Write each record again exactly as it stands.

::: DATASET EXTRACT :::

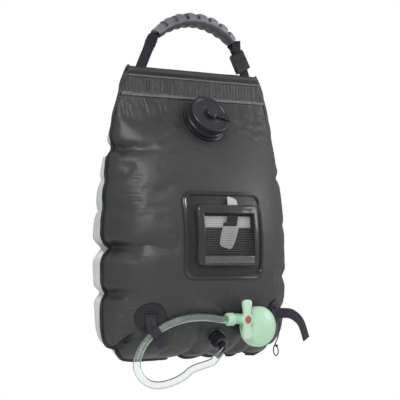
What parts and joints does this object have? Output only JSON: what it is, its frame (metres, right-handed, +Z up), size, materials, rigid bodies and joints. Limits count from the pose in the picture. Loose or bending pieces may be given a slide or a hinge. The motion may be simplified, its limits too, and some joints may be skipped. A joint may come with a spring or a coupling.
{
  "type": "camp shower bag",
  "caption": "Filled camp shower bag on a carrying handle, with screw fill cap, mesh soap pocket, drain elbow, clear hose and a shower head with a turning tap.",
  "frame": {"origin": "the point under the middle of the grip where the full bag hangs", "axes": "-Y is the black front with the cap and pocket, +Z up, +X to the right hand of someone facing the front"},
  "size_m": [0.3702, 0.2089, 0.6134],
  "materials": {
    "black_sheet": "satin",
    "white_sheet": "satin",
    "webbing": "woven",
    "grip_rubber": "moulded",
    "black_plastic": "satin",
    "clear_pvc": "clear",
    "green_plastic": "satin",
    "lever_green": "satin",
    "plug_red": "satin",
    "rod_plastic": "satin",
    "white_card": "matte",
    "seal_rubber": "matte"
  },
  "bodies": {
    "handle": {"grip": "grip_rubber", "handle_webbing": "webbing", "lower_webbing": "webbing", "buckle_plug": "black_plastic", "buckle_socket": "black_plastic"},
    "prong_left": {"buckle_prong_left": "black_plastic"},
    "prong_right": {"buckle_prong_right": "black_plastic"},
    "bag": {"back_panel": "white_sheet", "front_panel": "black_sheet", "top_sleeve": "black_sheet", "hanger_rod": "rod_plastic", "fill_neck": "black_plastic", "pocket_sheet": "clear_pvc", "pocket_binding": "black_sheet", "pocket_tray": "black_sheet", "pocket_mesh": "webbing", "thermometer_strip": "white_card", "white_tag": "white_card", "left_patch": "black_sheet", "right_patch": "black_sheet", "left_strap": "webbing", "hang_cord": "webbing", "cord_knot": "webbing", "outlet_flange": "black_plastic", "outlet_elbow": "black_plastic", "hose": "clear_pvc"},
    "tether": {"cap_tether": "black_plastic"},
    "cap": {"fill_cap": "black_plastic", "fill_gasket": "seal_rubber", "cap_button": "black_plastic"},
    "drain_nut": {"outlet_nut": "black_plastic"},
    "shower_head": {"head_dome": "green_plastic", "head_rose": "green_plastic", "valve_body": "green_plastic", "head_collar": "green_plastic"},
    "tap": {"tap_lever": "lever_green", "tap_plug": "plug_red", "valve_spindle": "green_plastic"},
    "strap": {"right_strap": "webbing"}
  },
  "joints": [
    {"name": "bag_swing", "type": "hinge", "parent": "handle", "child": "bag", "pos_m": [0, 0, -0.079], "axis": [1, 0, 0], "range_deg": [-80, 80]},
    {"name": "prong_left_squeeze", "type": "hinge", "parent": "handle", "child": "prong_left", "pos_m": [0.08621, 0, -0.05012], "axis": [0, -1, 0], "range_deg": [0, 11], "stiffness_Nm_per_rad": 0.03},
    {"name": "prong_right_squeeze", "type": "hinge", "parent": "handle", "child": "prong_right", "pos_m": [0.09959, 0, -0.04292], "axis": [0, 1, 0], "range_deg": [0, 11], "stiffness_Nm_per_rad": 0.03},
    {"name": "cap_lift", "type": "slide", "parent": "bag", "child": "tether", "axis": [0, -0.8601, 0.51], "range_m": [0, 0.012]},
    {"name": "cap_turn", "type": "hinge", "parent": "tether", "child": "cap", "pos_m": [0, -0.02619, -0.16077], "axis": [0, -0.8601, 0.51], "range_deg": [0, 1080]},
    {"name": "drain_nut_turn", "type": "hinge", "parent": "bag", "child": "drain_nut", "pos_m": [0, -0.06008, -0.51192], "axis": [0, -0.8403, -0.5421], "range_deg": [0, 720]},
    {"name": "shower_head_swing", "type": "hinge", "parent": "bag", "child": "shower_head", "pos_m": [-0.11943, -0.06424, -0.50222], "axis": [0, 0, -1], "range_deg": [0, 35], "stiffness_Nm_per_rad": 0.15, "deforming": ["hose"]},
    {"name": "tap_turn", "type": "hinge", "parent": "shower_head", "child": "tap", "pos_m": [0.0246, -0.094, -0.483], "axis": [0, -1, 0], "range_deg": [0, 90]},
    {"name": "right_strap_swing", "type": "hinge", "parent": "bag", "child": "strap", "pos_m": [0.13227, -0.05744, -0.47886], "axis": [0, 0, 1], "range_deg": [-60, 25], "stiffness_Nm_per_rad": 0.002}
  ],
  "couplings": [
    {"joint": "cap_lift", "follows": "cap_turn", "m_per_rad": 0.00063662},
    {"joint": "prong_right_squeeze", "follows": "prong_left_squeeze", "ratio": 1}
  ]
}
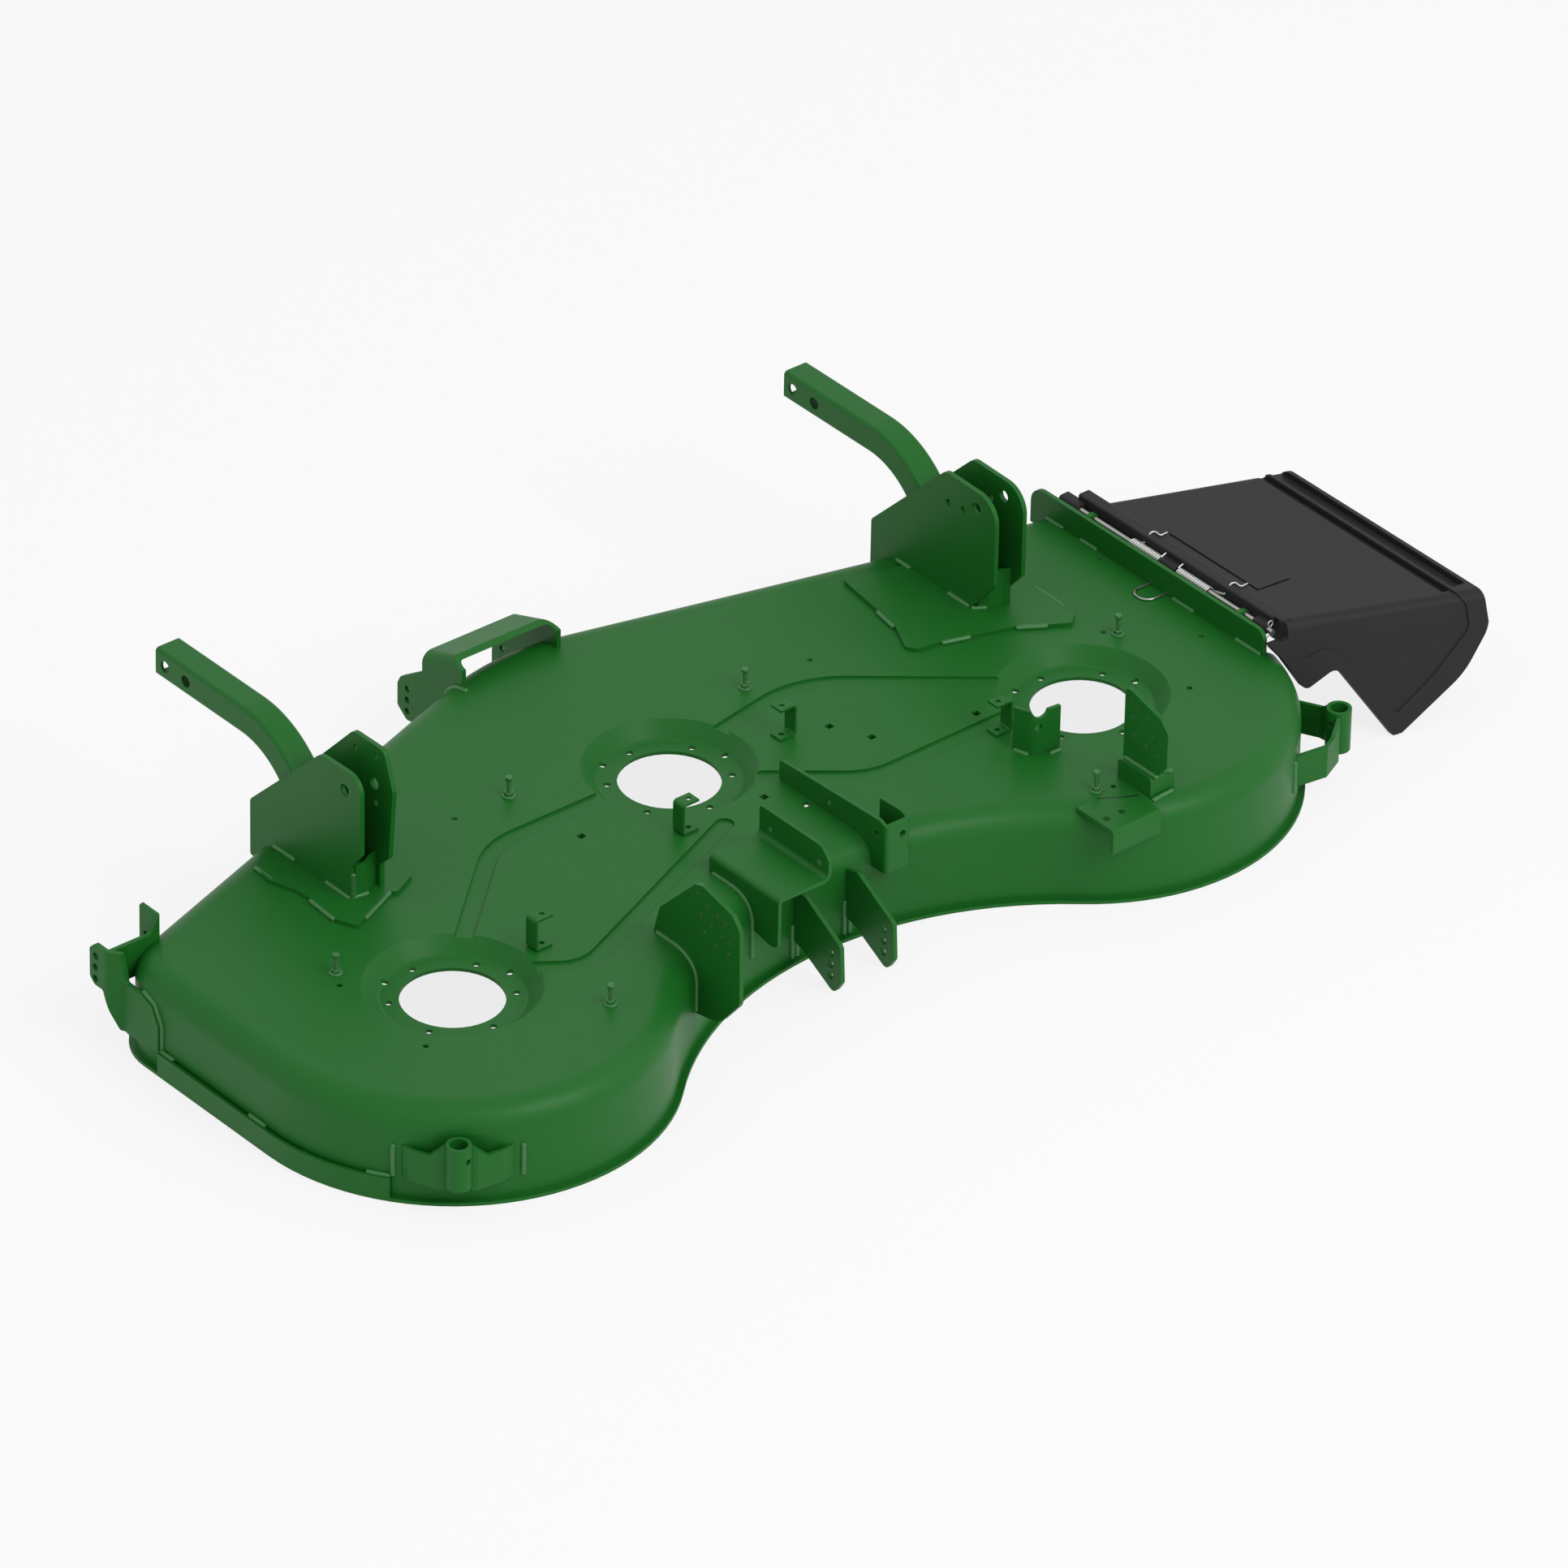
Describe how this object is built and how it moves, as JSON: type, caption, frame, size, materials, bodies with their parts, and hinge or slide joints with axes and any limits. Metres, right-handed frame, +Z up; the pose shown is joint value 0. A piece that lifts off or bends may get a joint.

:::

**CORRECT RESULT:**
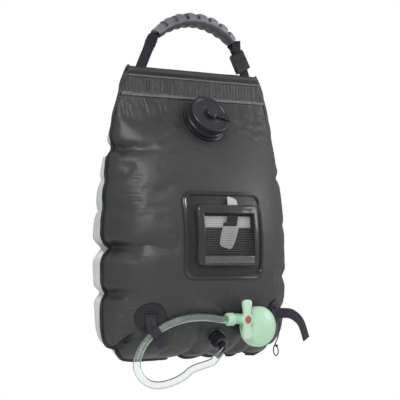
What parts and joints does this object have? Output only JSON: what it is, its frame (metres, right-handed, +Z up), size, materials, rigid bodies and joints. Limits count from the pose in the picture. Loose or bending pieces may be given a slide or a hinge. The motion may be simplified, its limits too, and some joints may be skipped. A joint may come with a spring or a coupling.
{
  "type": "camp shower bag",
  "caption": "Filled camp shower bag on a carrying handle, with screw fill cap, mesh soap pocket, drain elbow, clear hose and a shower head with a turning tap.",
  "frame": {"origin": "the point under the middle of the grip where the full bag hangs", "axes": "-Y is the black front with the cap and pocket, +Z up, +X to the right hand of someone facing the front"},
  "size_m": [0.3702, 0.2089, 0.6134],
  "materials": {
    "black_sheet": "satin",
    "white_sheet": "satin",
    "webbing": "woven",
    "grip_rubber": "moulded",
    "black_plastic": "satin",
    "clear_pvc": "clear",
    "green_plastic": "satin",
    "lever_green": "satin",
    "plug_red": "satin",
    "rod_plastic": "satin",
    "white_card": "matte",
    "seal_rubber": "matte"
  },
  "bodies": {
    "handle": {"grip": "grip_rubber", "handle_webbing": "webbing", "lower_webbing": "webbing", "buckle_plug": "black_plastic", "buckle_socket": "black_plastic"},
    "prong_left": {"buckle_prong_left": "black_plastic"},
    "prong_right": {"buckle_prong_right": "black_plastic"},
    "bag": {"back_panel": "white_sheet", "front_panel": "black_sheet", "top_sleeve": "black_sheet", "hanger_rod": "rod_plastic", "fill_neck": "black_plastic", "pocket_sheet": "clear_pvc", "pocket_binding": "black_sheet", "pocket_tray": "black_sheet", "pocket_mesh": "webbing", "thermometer_strip": "white_card", "white_tag": "white_card", "left_patch": "black_sheet", "right_patch": "black_sheet", "left_strap": "webbing", "hang_cord": "webbing", "cord_knot": "webbing", "outlet_flange": "black_plastic", "outlet_elbow": "black_plastic", "hose": "clear_pvc"},
    "tether": {"cap_tether": "black_plastic"},
    "cap": {"fill_cap": "black_plastic", "fill_gasket": "seal_rubber", "cap_button": "black_plastic"},
    "drain_nut": {"outlet_nut": "black_plastic"},
    "shower_head": {"head_dome": "green_plastic", "head_rose": "green_plastic", "valve_body": "green_plastic", "head_collar": "green_plastic"},
    "tap": {"tap_lever": "lever_green", "tap_plug": "plug_red", "valve_spindle": "green_plastic"},
    "strap": {"right_strap": "webbing"}
  },
  "joints": [
    {"name": "bag_swing", "type": "hinge", "parent": "handle", "child": "bag", "pos_m": [0, 0, -0.079], "axis": [1, 0, 0], "range_deg": [-80, 80]},
    {"name": "prong_left_squeeze", "type": "hinge", "parent": "handle", "child": "prong_left", "pos_m": [0.08621, 0, -0.05012], "axis": [0, -1, 0], "range_deg": [0, 11], "stiffness_Nm_per_rad": 0.03},
    {"name": "prong_right_squeeze", "type": "hinge", "parent": "handle", "child": "prong_right", "pos_m": [0.09959, 0, -0.04292], "axis": [0, 1, 0], "range_deg": [0, 11], "stiffness_Nm_per_rad": 0.03},
    {"name": "cap_lift", "type": "slide", "parent": "bag", "child": "tether", "axis": [0, -0.8601, 0.51], "range_m": [0, 0.012]},
    {"name": "cap_turn", "type": "hinge", "parent": "tether", "child": "cap", "pos_m": [0, -0.02619, -0.16077], "axis": [0, -0.8601, 0.51], "range_deg": [0, 1080]},
    {"name": "drain_nut_turn", "type": "hinge", "parent": "bag", "child": "drain_nut", "pos_m": [0, -0.06008, -0.51192], "axis": [0, -0.8403, -0.5421], "range_deg": [0, 720]},
    {"name": "shower_head_swing", "type": "hinge", "parent": "bag", "child": "shower_head", "pos_m": [-0.11943, -0.06424, -0.50222], "axis": [0, 0, -1], "range_deg": [0, 35], "stiffness_Nm_per_rad": 0.15, "deforming": ["hose"]},
    {"name": "tap_turn", "type": "hinge", "parent": "shower_head", "child": "tap", "pos_m": [0.0246, -0.094, -0.483], "axis": [0, -1, 0], "range_deg": [0, 90]},
    {"name": "right_strap_swing", "type": "hinge", "parent": "bag", "child": "strap", "pos_m": [0.13227, -0.05744, -0.47886], "axis": [0, 0, 1], "range_deg": [-60, 25], "stiffness_Nm_per_rad": 0.002}
  ],
  "couplings": [
    {"joint": "cap_lift", "follows": "cap_turn", "m_per_rad": 0.00063662},
    {"joint": "prong_right_squeeze", "follows": "prong_left_squeeze", "ratio": 1}
  ]
}
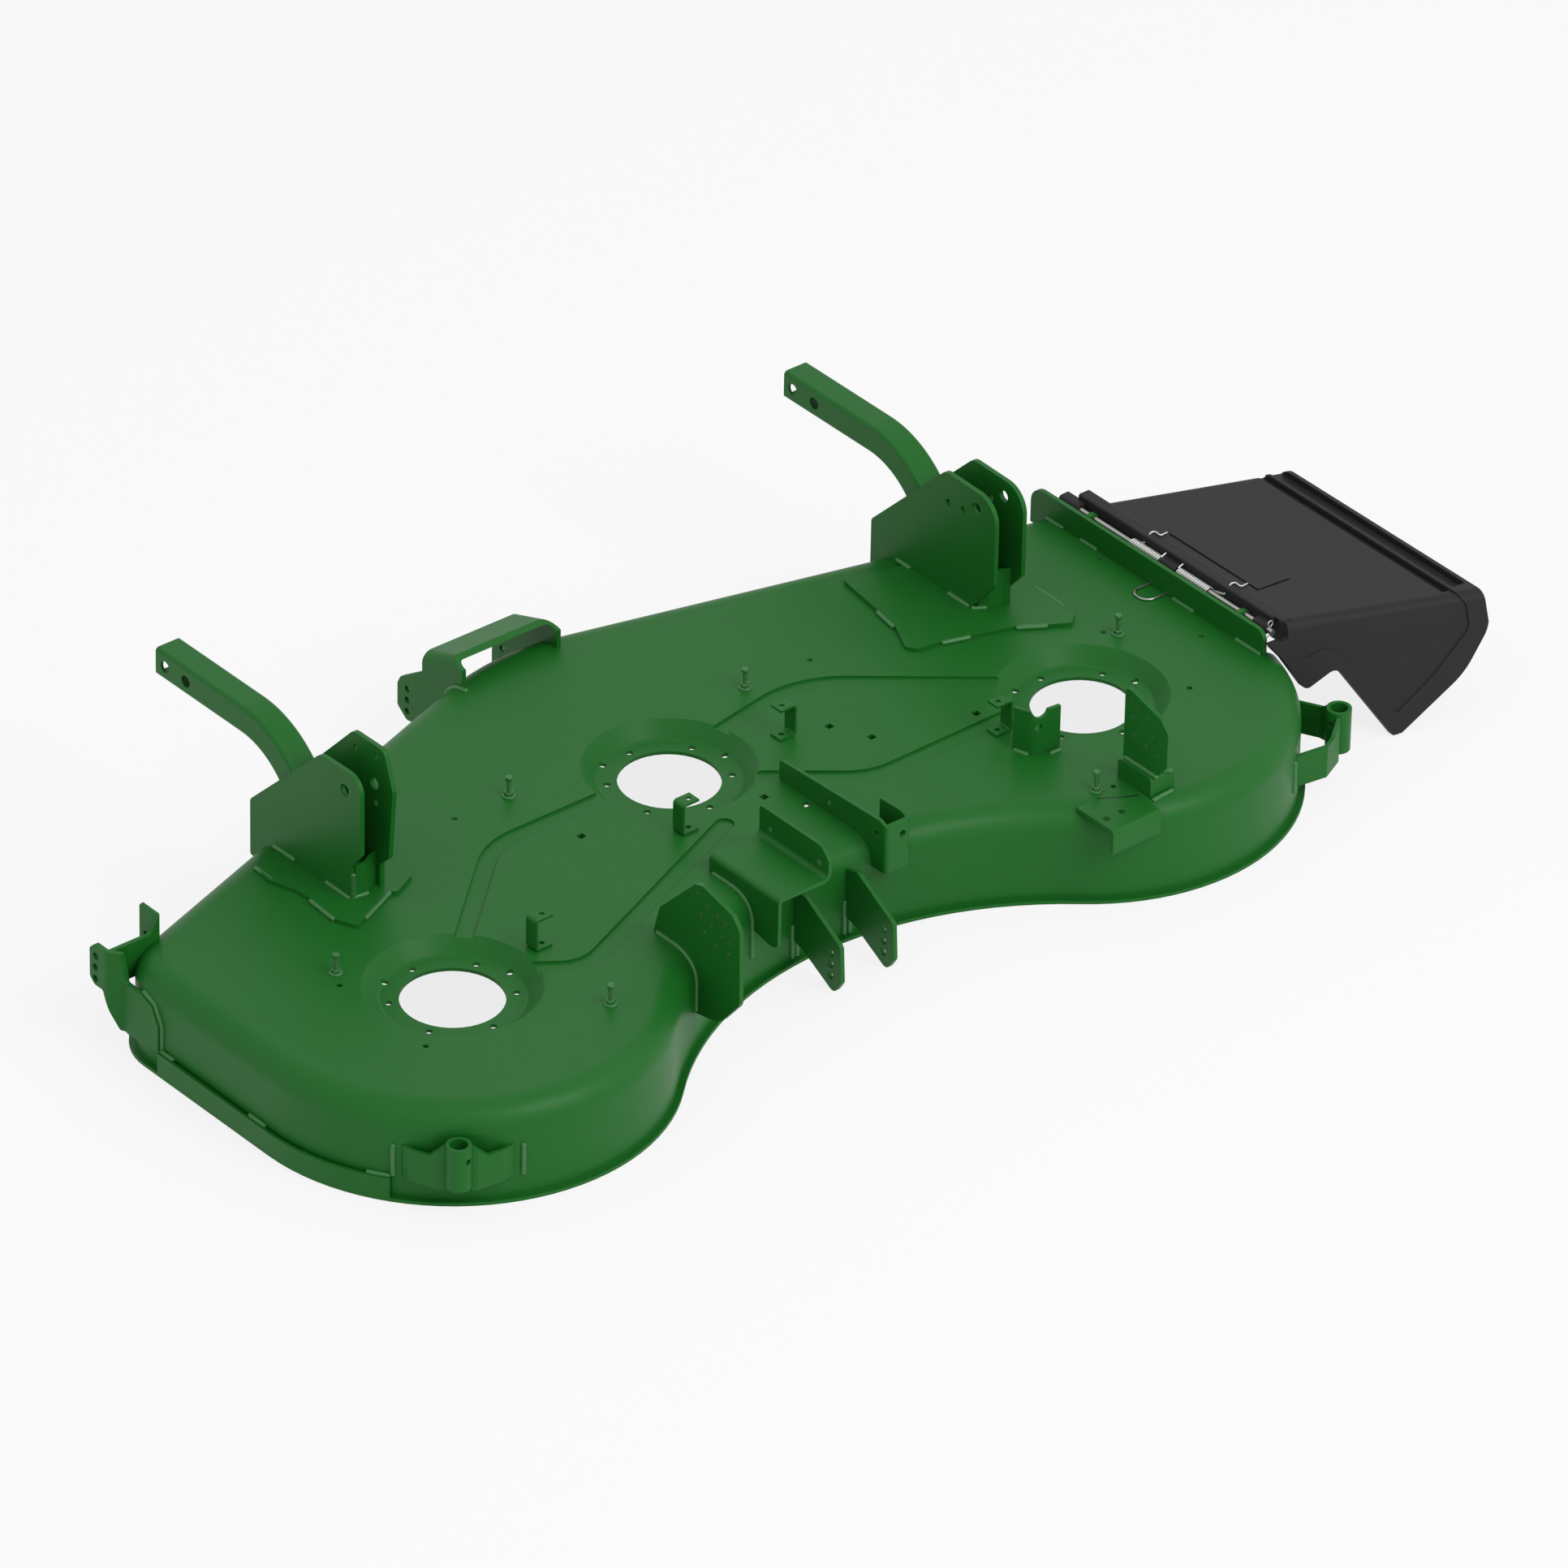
Describe how this object is built and how it moves, as JSON: type, caption, frame, size, materials, bodies with their parts, and hinge or slide joints with axes and any limits. Metres, right-handed frame, +Z up; the pose shown is joint value 0. A piece that lifts off or bends may get a joint.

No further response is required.